Kazakhstan’s Minister of Energy and Mineral Resources Vladimir Shkolnik showed interest in the Druzhba and Adria pipeline networks, a less important project signed by Bulgaria, Hungary, Croatia, Ukraine, Russia, and Slovakia. Ukraine most likely will help Kazakhstan join the project. But first the extremely difficult problem of transportation tariffs must be sorted out with Kazakhstan. And even when all remaining obstacles are removed, and the Odessa-Brody, Druzhba, and Adria pipelines are put into operation, the European market will hardly compare to China, which is projected to consume 600 million tons of oil annually by 2010 (KISI Analytic #1, 2005 at www.kisi.kz).
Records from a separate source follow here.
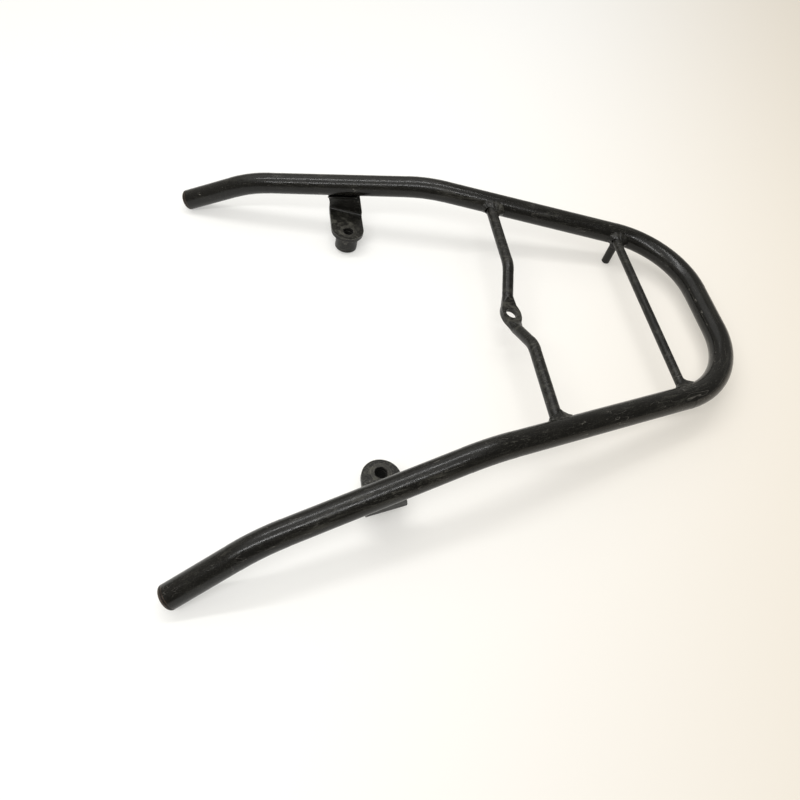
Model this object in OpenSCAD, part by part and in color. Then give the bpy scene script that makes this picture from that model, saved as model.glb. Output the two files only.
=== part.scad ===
// Rear luggage rack of a scooter or small motorcycle. One bent steel tube makes
// the deck and both arms. Two rods cross it, a short pin hangs from the right arm
// and a folded bracket with a spacer boss hangs from each arm. It is welded up and
// painted black all over.
// The rack is drawn in the plane of its deck: the deck is the flat rear part of the
// tube, X runs to the rear, Y to the rider's right and Z up. The finished rack is
// then leaned forward until it stands on its two tips and the pin.

/* [Frame tube] */
// Outside diameter of the bent tube
tube_d = 20; // [18:0.5:22]
// Wall thickness of the bent tube
tube_wall = 2; // [1.2:0.1:3]
// Distance of the tube's rear run from the drawing's origin
rear_x = 264; // [240:1:290]
// Width of the deck between the corner points at its rear
rear_w = 170; // [160:1:200]
// Bend radius of the rear corners on the tube's centre line
corner_r = 80; // [60:1:90]
// Angle by which each arm spreads outward from straight ahead
splay = 15.2; // [8:0.1:20]
// Length of the deck part of each arm, from corner point to bend point
deck_run = 252; // [235:1:280]
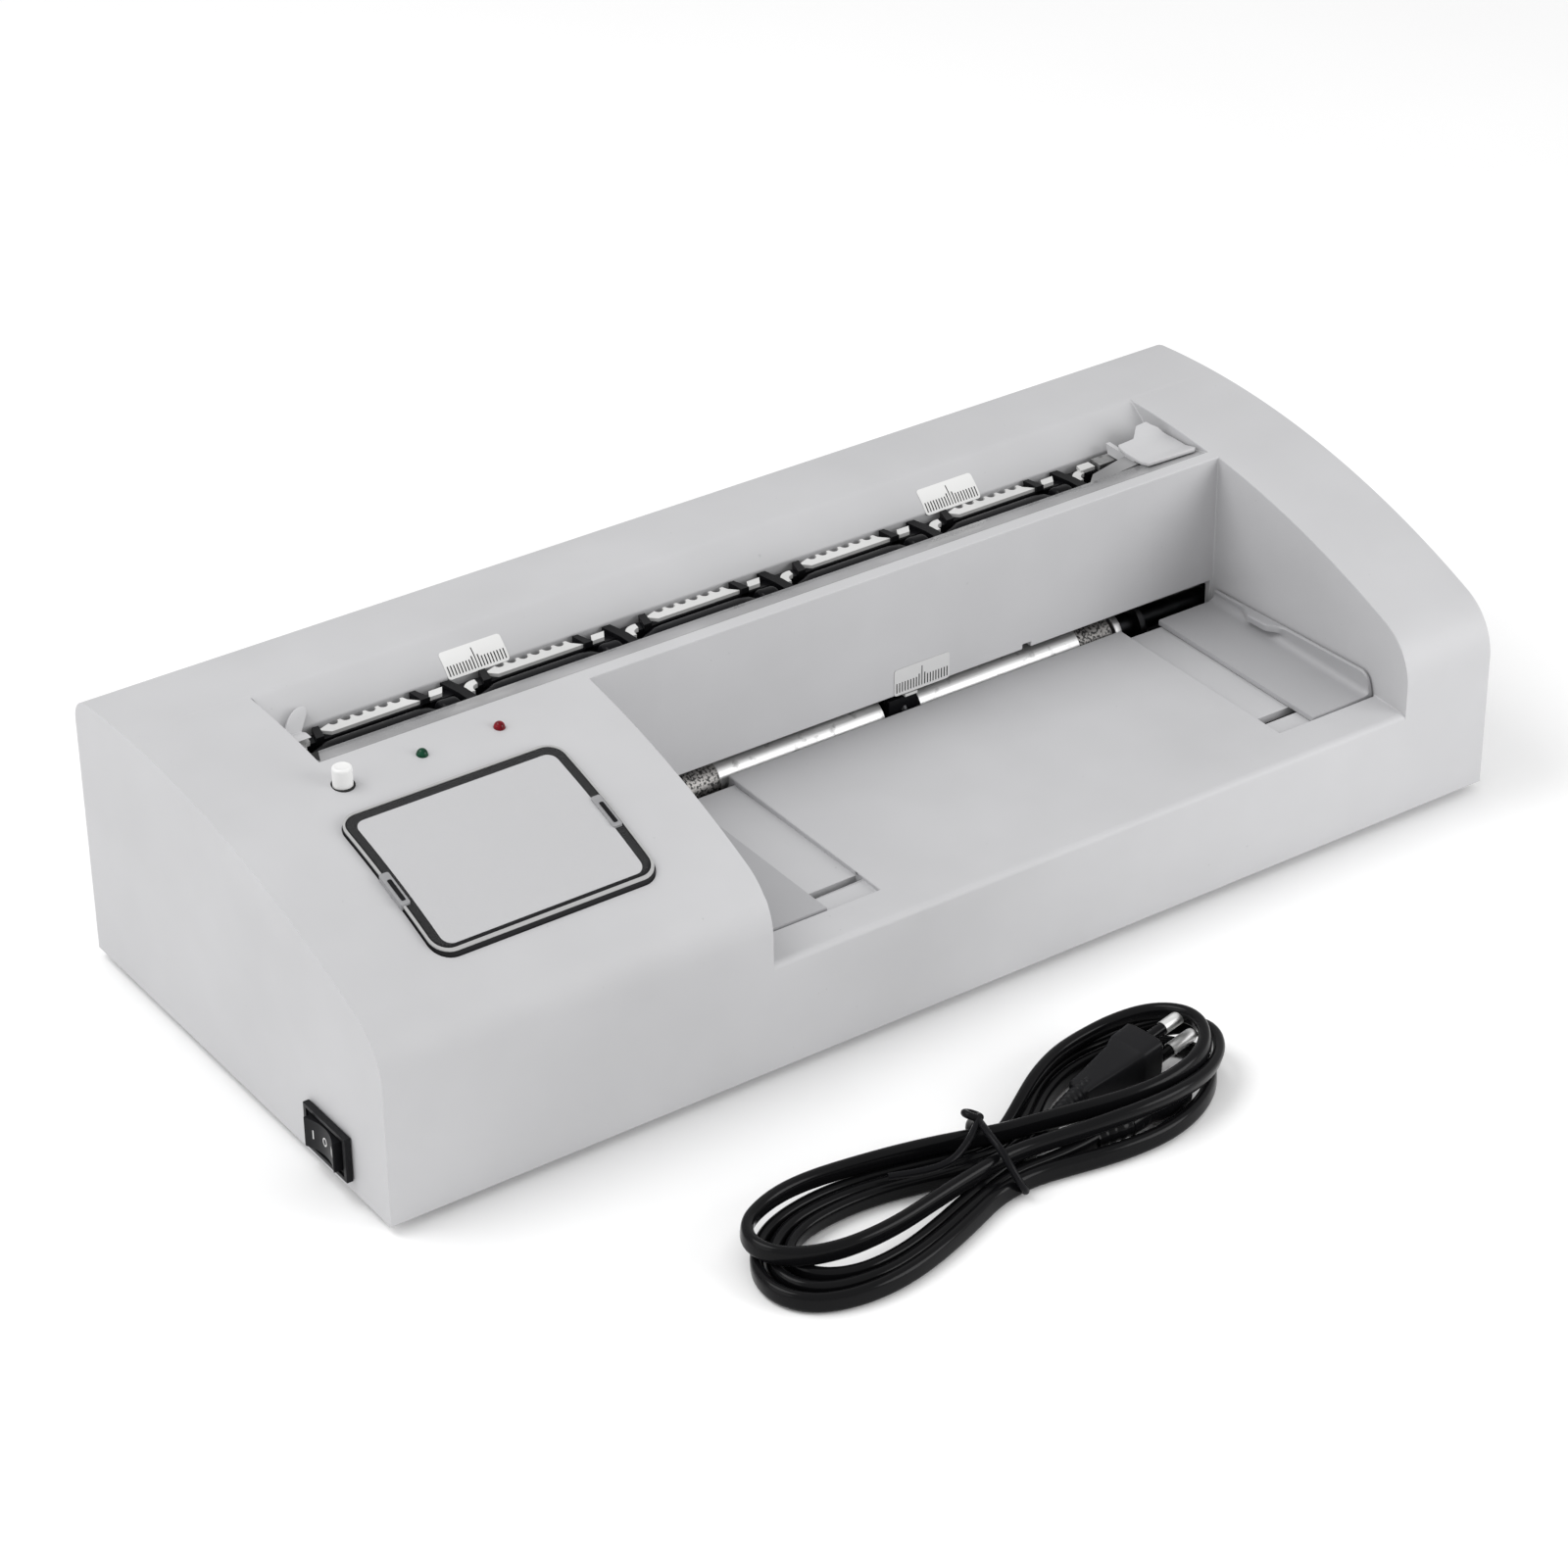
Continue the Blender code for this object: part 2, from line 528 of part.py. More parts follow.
def frame():
    for side, left in (("left", LEFT_PLATE_X), ("right", RIGHT_PLATE_X)):
        outline = plate_outline()
        if side == "left":
            outline = [(30.0, 3.2)] + outline[1:-1] + [(60.0, 52.0), (30.0, 49.0)]
        plate = prism(f"side_plate_{side}", outline, left, left + PLATE_WIDTH, STEEL)
        outer = left - GAP - BEARING_WIDTH if side == "left" else left + PLATE_WIDTH + GAP
        width = (outer, outer + BEARING_WIDTH)
        block = box(f"bearing_block_{side}", width, (91.0, 131.0), (24.0, 70.0), WHITE)
        for i, axis in enumerate(ARBOR_AXES):
            at = (outer + BEARING_WIDTH / 2, *axis)
            cut(plate, rod(f"plate_bore_{side}_{i}", "X", at, SHAFT_RADIUS + 1.0, 20.0, sides=16))
            cut(block, rod(f"block_bore_{side}_{i}", "X", at, SHAFT_RADIUS + 2 * GAP, 10.0, sides=16))
        if side == "left":
            cut(plate, rod("motor_opening", "X", (left, *MOTOR_AXIS), 4.0, 10.0))
    length = RIGHT_PLATE_X - LEFT_PLATE_X - PLATE_WIDTH - 2 * GAP
    middle = (RIGHT_PLATE_X + LEFT_PLATE_X + PLATE_WIDTH) / 2
    rod("tie_bar_front", "X", (middle, 70.0, 12.0), 3.0, length, STEEL, 16)
    rod("tie_bar_back", "X", (middle, 142.0, 60.0), 3.0, length, STEEL, 16)
    chute = [(112.0, 19.0), (156.0, 6.0), (156.0, 4.6), (112.0, 17.6)]
    prism("exit_chute", chute, OUTLET_LEFT - 2.0, OUTLET_RIGHT + 2.0, STEEL)


def disc_steps(left, right, first, pitch, count, radius, shift):
    """The steps of a shaft with cutting discs."""
    steps = [(0.0, SHAFT_RADIUS)]
    for i in range(count):
        start = first + pitch * i + shift - left
        end = start + DISC_WIDTH
        steps += [(start, SHAFT_RADIUS), (start, radius), (end, radius), (end, SHAFT_RADIUS)]
    steps.append((right - left, SHAFT_RADIUS))
    return steps


def arbors():
    shift = DISC_WIDTH + GAP
    left = LEFT_GEAR_X - 2.0
    slitters = (SLITTER_FIRST_X, SLITTER_PITCH, SLITTER_COUNT, SLITTER_DISC_RADIUS)
    cards = (CARD_FIRST_X, CARD_PITCH, CARD_COUNT)
    front_end = TRANSFER_GEAR_X + GEAR_WIDTH + 1.0
    card_end = CARD_GEAR_X + GEAR_WIDTH + 1.0
    back_end = RIGHT_PLATE_X + PLATE_WIDTH + GAP + BEARING_WIDTH + 1.0
    front = disc_steps(left, front_end, *slitters, 0.0)
    back = disc_steps(left, back_end, *slitters, shift)
    turned("slitter_arbor_front", "X", (left, *SLITTER_FRONT_AXIS), front, BLADE, ARBOR_SIDES)
    turned("slitter_arbor_back", "X", (left, *SLITTER_BACK_AXIS), back, BLADE, ARBOR_SIDES)
    card_left = LEFT_PLATE_X - GAP - BEARING_WIDTH - 1.0
    upper = disc_steps(card_left, card_end, *cards, CARD_UPPER_DISC_RADIUS, shift)
    lower = disc_steps(card_left, card_end, *cards, CARD_DISC_RADIUS, 0.0)
    turned("card_arbor_upper", "X", (card_left, *CARD_UPPER_AXIS), upper, BLADE, ARBOR_SIDES)
    turned("card_arbor_lower", "X", (card_left, *CARD_LOWER_AXIS), lower, BLADE, ARBOR_SIDES)
    start = CARD_FIRST_X + 6.0
    for name, first, last in (("card_roller_left", start, 225.0), ("card_roller_right", 238.0, 310.5)):
        at = ((first + last) / 2, *CARD_LOWER_AXIS)
        roller = rod(name, "X", at, CARD_ROLLER_RADIUS, last - first, ALUMINIUM, 24)
        cut(roller, rod(name + "_bore", "X", at, SHAFT_RADIUS + GAP, last - first + 4, sides=16))


def comb_outline(left, right):
    """A strip with pointed teeth on its back edge, as (x, y)."""
    outline = [(left, 113.9), (right, 113.9), (right, 116.9)]
    count = int((right - left - 4.0) / 4.0)
    for i in range(count):
        x = right - 2.0 - 4.0 * i
        outline += [(x, 117.0), (x - 0.8, 118.6), (x - 2.6, 118.6)]
    outline.append((left, 116.9))
    return outline


def paper_path():
    for i in range(SLITTER_COUNT - 1):
        left = SLITTER_FIRST_X + SLITTER_PITCH * i + 11.0
        slab(f"stripper_comb_{i + 1}", comb_outline(left, left + 30.0), 74.4, 75.6, WHITE)
    box("comb_rail", (WELL_LEFT + GAP, WELL_RIGHT - GAP), (113.4, 119.3), (71.6, 74.1), BLADE)
    box("front_guide_strip", (WELL_LEFT + GAP, WELL_RIGHT - GAP), (103.6, 112.4), (71.6, 76.8), BLACK)


def well_guides():
    """The paper guides of the well: a rib that lies on the back wall, and a cover with a fence."""
    rib = [(104.8, 77.2), (117.0, 77.2), (119.2, 77.4), (122.2, 80.0), (120.8, 81.6),
           (117.6, 79.4), (104.8, 78.2)]
    prism("well_guide_left", rib, 42.0, 47.8, GUIDE)
    cover = [(94.0, 84.0), (94.0, 82.8), (104.5, 80.3), (117.5, 79.8), (117.5, 81.0), (104.5, 81.5)]
    made = prism("well_guide_right", cover, 325.0, 346.8, GUIDE)
    fence = [(104.6, 77.2), (117.4, 77.2), (117.4, 80.9), (104.6, 81.0)]
    join(made, prism("well_guide_fence", fence, 325.1, 326.6))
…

Astana is trying to add political strings to its promise to help Kyiv solve its energy and fuel crisis. After the talks, Nazarbayev told journalists that, above all, he wanted to know Yushchenko’s attitude towards the Single Economic Space. Yushchenko, alluding to Moscow’s quest for dominance in the SES, said that the Single Economic Space should not start by creating supranational institutions. Quite unexpectedly for the Kazakh side, he proposed military cooperation, which contradicts his earlier voiced intention to sever ties with Collective Security Treaty Organization and join NATO. Within the framework of military cooperation the sides also discussed the possible relocation of the sea-based Zenit missile complex to a launching pad in Kazakhstan (Liter, May 31).
Analysts in Kazakhstan view the future of Kazakh-Ukrainian relations with a great deal of skepticism. As long as these relations are influenced by Russia, some agreements reached in Astana are not likely to materialize.